VIPが座る後席は、前後75mmのスライドに加え、リクライニングも可能だ。贅の限りを尽くしたVIPカーだった。ついでにいうと、豪華なカタログに起用した女性モデルは、その当時、超のつく売れっ子だった鰐淵晴子が務めている。
ボディカラーは特別色ではなく純正色のままだった
セドリックなどのプレミアムセダンが東京オリンピックの協賛車に選ばれ、東京だけでなく聖火リレーの伴走車、搬送車として全国各地を走り回った。トヨタが提供したのはクラウンだ。日産自動車はセドリックを貸与した。プリンス自動車はグロリアを、三菱重工は7月に発売したばかりのデボネアを協賛車両として提供している。
が、具体的な話がまとまったのは夏が近付くころだった。JOC(日本オリンピック委員会)はボディをオフィシャルカラーのライトブルーに統一したかったが、多くのメーカーは時間がないため純正色のまま送り出している。また、神々しいブラックのほうが好ましいと感じているメーカー関係者も多かった。セドリックを提供した日産も、ブラックのボディカラーのままJOCに引き渡している。
聖火は8月21日にギリシャで採火され、アジア各国を巡り、当時はアメリカの統治下に置かれていた沖縄に到着した。

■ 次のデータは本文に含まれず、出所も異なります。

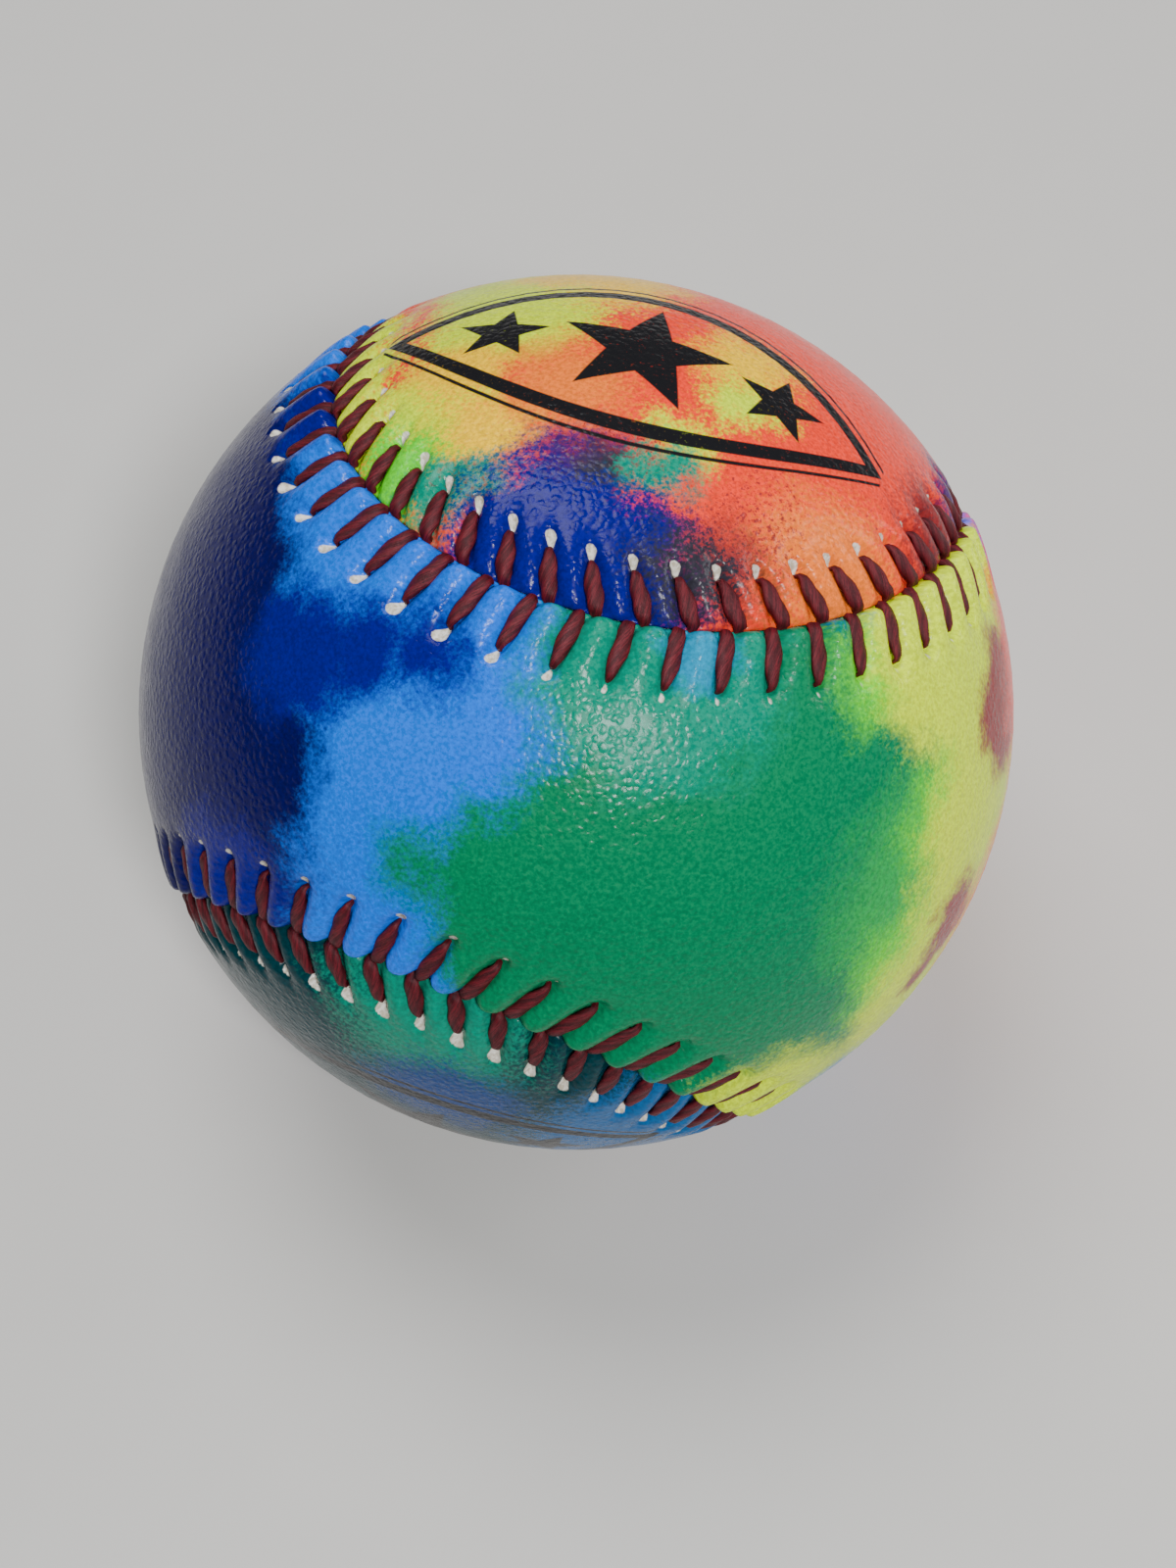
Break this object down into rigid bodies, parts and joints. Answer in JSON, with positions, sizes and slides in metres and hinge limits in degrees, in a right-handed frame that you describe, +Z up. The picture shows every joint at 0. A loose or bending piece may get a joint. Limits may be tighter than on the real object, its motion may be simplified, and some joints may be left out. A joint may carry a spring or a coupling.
{
  "type": "stitched ball",
  "caption": "Round ball with a layered core of cork, rubber and wound yarn under a two-panel tie-dyed cover joined by raised thread stitching.",
  "frame": {"origin": "centre of the ball", "axes": "+Z up through the ball as it lies, out of the upper lobe side; +X to the right and +Y away as the ball is seen from its front; the face that lies down is the middle of cover panel A at -Z"},
  "size_m": [0.0738, 0.0752, 0.0742],
  "materials": {
    "cork": "pressed cork granules, matte",
    "black_rubber": "moulded, dull",
    "red_rubber": "moulded, dull",
    "grey_wool": "wound wool yarn, fuzzy",
    "white_wool": "wound wool yarn, fuzzy",
    "white_cotton": "fine wound cotton yarn, matte",
    "warm_panel": "pebbled, satin, tie-dye print",
    "cool_panel": "pebbled, satin, tie-dye print",
    "seam_thread": "waxed twisted cotton thread"
  },
  "bodies": {
    "root": {"cork_center": "cork", "rubber_gasket_ring": "red_rubber", "inner_rubber_shell_a": "black_rubber", "inner_rubber_shell_b": "black_rubber", "outer_rubber_shell_a": "red_rubber", "outer_rubber_shell_b": "red_rubber", "winding_1_grey_wool": "grey_wool", "winding_2_white_wool": "white_wool", "winding_3_grey_wool": "grey_wool", "winding_4_cotton": "white_cotton", "cover_panel_a": "warm_panel", "cover_panel_b": "cool_panel", "seam_thread_1": "seam_thread", "seam_thread_2": "seam_thread"}
  },
  "joints": []
}
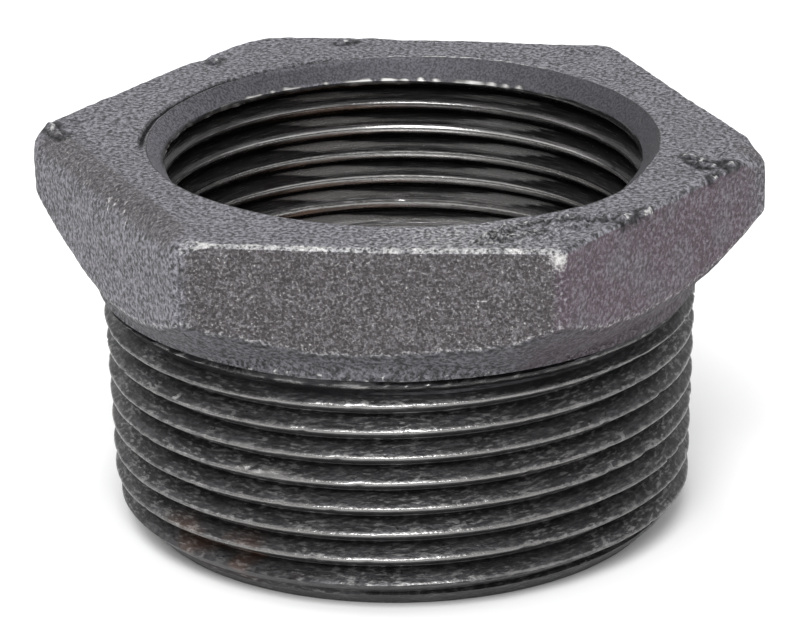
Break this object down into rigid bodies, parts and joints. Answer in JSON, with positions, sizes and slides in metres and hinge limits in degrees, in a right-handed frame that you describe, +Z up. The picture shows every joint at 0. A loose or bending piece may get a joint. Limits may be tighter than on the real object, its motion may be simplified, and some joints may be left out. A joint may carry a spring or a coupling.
{
  "type": "hex reducing bushing",
  "caption": "Cast iron hex reducing bushing with a taper pipe thread outside and a threaded through bore.",
  "frame": {"origin": "centre of the shank's end face, on the thread axis, where the part stands", "axes": "+Z up the thread axis towards the hexagonal head; +X towards a corner of the hexagon"},
  "size_m": [0.0592, 0.0514, 0.0317],
  "materials": {
    "cast_iron": "black heat-treated casting, satin, with bare worn edges"
  },
  "bodies": {
    "root": {"hex_bushing": "cast_iron"}
  },
  "joints": []
}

ここから鹿児島、宮崎、青森、そして北海道に聖火は運ばれ、4つのコースを巡って再び東京で1つになるのである。
セドリックのなかでリーダー的な存在の「スペシャル」が聖火の搬送を行ったのは、宮崎をスタートし、四国を回り、岡山から大阪、紀伊半島を巡り、京都から東海道を走る第2コースだ。総距離は1826.1kmで、10月8日に東京に到着した。
聖火を倒さないで運ぶためにダンパー付きの収納ケースを後席にセット
聖火のトーチを掲げて走る聖火ランナーの後ろを走る大役を仰せつかったのがセドリック・スペシャルだ。ボディサイドにはTOKYO1964の文字に五輪マーク、そして日の丸のステッカーが誇らしげに貼られている。万一、聖火の火が消えてしまったり、壊れたときの予備のトーチを運ぶ搬送車だから失敗は許されなかった。

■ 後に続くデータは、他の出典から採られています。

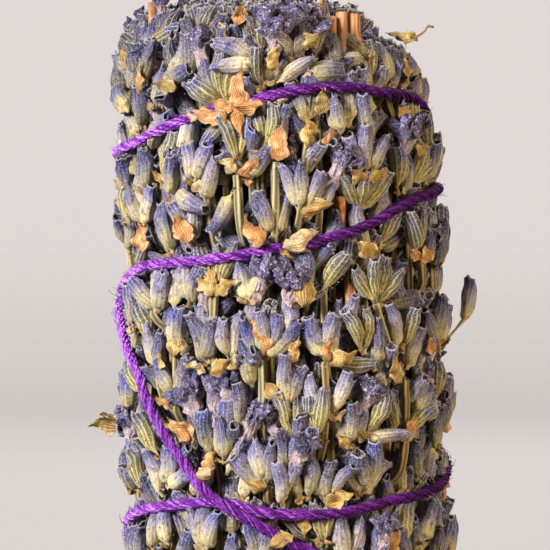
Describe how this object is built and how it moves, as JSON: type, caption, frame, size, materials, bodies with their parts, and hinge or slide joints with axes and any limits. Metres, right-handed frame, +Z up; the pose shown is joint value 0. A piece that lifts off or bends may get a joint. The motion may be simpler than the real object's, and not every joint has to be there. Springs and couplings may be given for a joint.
{
  "type": "dried lavender bundle",
  "caption": "Hand-tied bundle of dried lavender spikes standing on its cut stem ends, bound in a criss-cross with purple cotton string.",
  "frame": {"origin": "on the floor at the middle of the bundle's footprint, under the cut stem ends", "axes": "+Z up along the stems, -Y towards the front of the bundle as pictured, +X to the viewer's right"},
  "size_m": [0.0476, 0.041, 0.102],
  "materials": {
    "dried_flowers": "matt, woolly, dry",
    "withered_petals": "matt, crumpled",
    "papery_bracts": "dry and papery, thin at the edges",
    "dry_stems": "dry, matt, finely grooved",
    "woody_stems": "dry brown wood, rough",
    "string": "twisted cotton with a soft sheen"
  },
  "bodies": {
    "root": {"outer_spike_01": "dried_flowers", "outer_spike_02": "dried_flowers", "outer_spike_03": "dried_flowers", "outer_spike_04": "dried_flowers", "outer_spike_05": "dried_flowers", "outer_spike_06": "dried_flowers", "outer_spike_07": "dried_flowers", "outer_spike_08": "dried_flowers", "outer_spike_09": "dried_flowers", "outer_spike_10": "dried_flowers", "outer_spike_11": "dried_flowers", "outer_spike_12": "dried_flowers", "outer_spike_13": "dried_flowers", "outer_spike_14": "dried_flowers", "outer_spike_15": "dried_flowers", "outer_spike_16": "dried_flowers", "inner_spike_01": "dried_flowers", "inner_spike_02": "dried_flowers", "inner_spike_03": "dried_flowers", "inner_spike_04": "dried_flowers", "inner_spike_05": "dried_flowers", "inner_spike_06": "dried_flowers", "inner_spike_07": "dried_flowers", "inner_spike_08": "dried_flowers", "inner_spike_09": "dried_flowers", "woody_stem_01": "woody_stems", "woody_stem_02": "woody_stems", "woody_stem_03": "woody_stems", "woody_stem_04": "woody_stems", "woody_stem_05": "woody_stems", "woody_stem_06": "woody_stems", "wrapping_string": "string"}
  },
  "joints": []
}
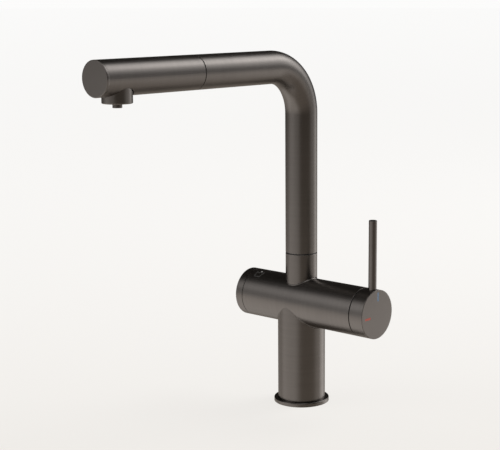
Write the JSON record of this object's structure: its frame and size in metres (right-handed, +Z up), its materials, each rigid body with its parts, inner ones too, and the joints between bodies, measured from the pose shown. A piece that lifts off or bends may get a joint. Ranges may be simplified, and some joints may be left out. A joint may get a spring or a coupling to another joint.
{
  "type": "filter kitchen mixer tap",
  "caption": "Tall kitchen mixer with a swivel spout, pull-out spray, side lever for mixed water and an end knob for filtered water.",
  "frame": {"origin": "centre of the base ring's lower face, on the deck", "axes": "+Z up along the column; the spout at rest points along -Y; +X along the crossbar to the lever"},
  "size_m": [0.1644, 0.2947, 0.4135],
  "materials": {
    "gunmetal": "brushed dark bronze coating over brass and steel",
    "brass": "machined",
    "steel": "turned",
    "rubber": "moulded",
    "white_pom": "moulded acetal",
    "black_pom": "moulded acetal",
    "ceramic": "lapped",
    "hose": "braided nylon over a twin bore",
    "cold_enamel": "enamel fill",
    "hot_enamel": "enamel fill"
  },
  "bodies": {
    "body": {"body_casting": "gunmetal", "base_ring": "gunmetal", "base_seal": "rubber", "inlet_block": "brass", "riser_pipes": "brass", "mounting_shank": "steel", "rubber_washer": "rubber", "clamp_washer": "steel", "shank_nut": "brass", "clamp_screws": "steel", "cartridge_base": "black_pom", "cartridge_seals": "rubber", "cartridge_fixed_disc": "ceramic", "cartridge_housing": "white_pom", "cartridge_nut": "brass", "mixer_glide_ring": "black_pom", "filter_valve_body": "brass", "filter_valve_seal": "rubber", "filter_fixed_disc": "ceramic", "filter_glide_ring": "black_pom", "swivel_post": "brass", "swivel_o_rings": "rubber", "swivel_glide_ring": "black_pom", "hose_body_run": "hose"},
    "mixer_handle": {"mixer_cap": "gunmetal", "lever_rod": "gunmetal", "cap_grub_screw": "steel", "cartridge_spindle": "brass", "cartridge_moving_disc": "ceramic", "cold_mark": "cold_enamel", "hot_mark": "hot_enamel"},
    "filter_handle": {"filter_knob": "gunmetal", "knob_grub_screw": "steel", "filter_spindle": "brass", "filter_moving_disc": "ceramic"},
    "spout": {"spout_tube": "gunmetal", "swivel_bush": "white_pom", "spout_stop_screw": "steel", "dock_sleeve": "black_pom", "hose_spout_run": "hose"},
    "spray": {"spray_shell": "gunmetal", "spray_end_cap": "gunmetal", "spray_core": "white_pom", "dock_o_ring": "rubber", "check_valve": "white_pom", "hose_connector": "brass", "hose_tail": "hose", "aerator_housing": "gunmetal", "aerator_insert": "black_pom", "aerator_seal": "rubber", "filter_nozzle": "gunmetal"}
  },
  "joints": [
    {"name": "spout_swivel", "type": "hinge", "parent": "body", "child": "spout", "pos_m": [0, 0, 0.155], "axis": [0, 0, 1], "range_deg": [-75, 75]},
    {"name": "spray_pull", "type": "slide", "parent": "spout", "child": "spray", "axis": [0, -1, 0], "range_m": [0, 0.09]},
    {"name": "mixer_turn", "type": "hinge", "parent": "body", "child": "mixer_handle", "pos_m": [0.0885, 0, 0.105], "axis": [1, 0, 0], "range_deg": [0, 90]},
    {"name": "filter_turn", "type": "hinge", "parent": "body", "child": "filter_handle", "pos_m": [-0.064, 0, 0.105], "axis": [1, 0, 0], "range_deg": [0, 90]}
  ]
}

今と違って日本の道は悪路ばかりだ。だから日産の担当者は、後席に置くトーチが倒れて壊れないか心配だったのである。あれこれ考えた末に思いついたのが、蕎麦屋などが出前のときに使っている岡持ちだ。これをヒントに、聖火を吊り下げるダンパー付きの収納ケースを考案し、後席にセットした。実際に走らせてみると、荒れた道でもショックを上手に吸収したし、ずれることもなかったから火が消えることもなかったのである。 聖火リレーを成功に導いた影の功労者が、聖火ランナーの後を粛々と走っていたセドリック・スペシャルだ。その勇姿は、聖火リレーを見た多くの人の目に焼き付いている。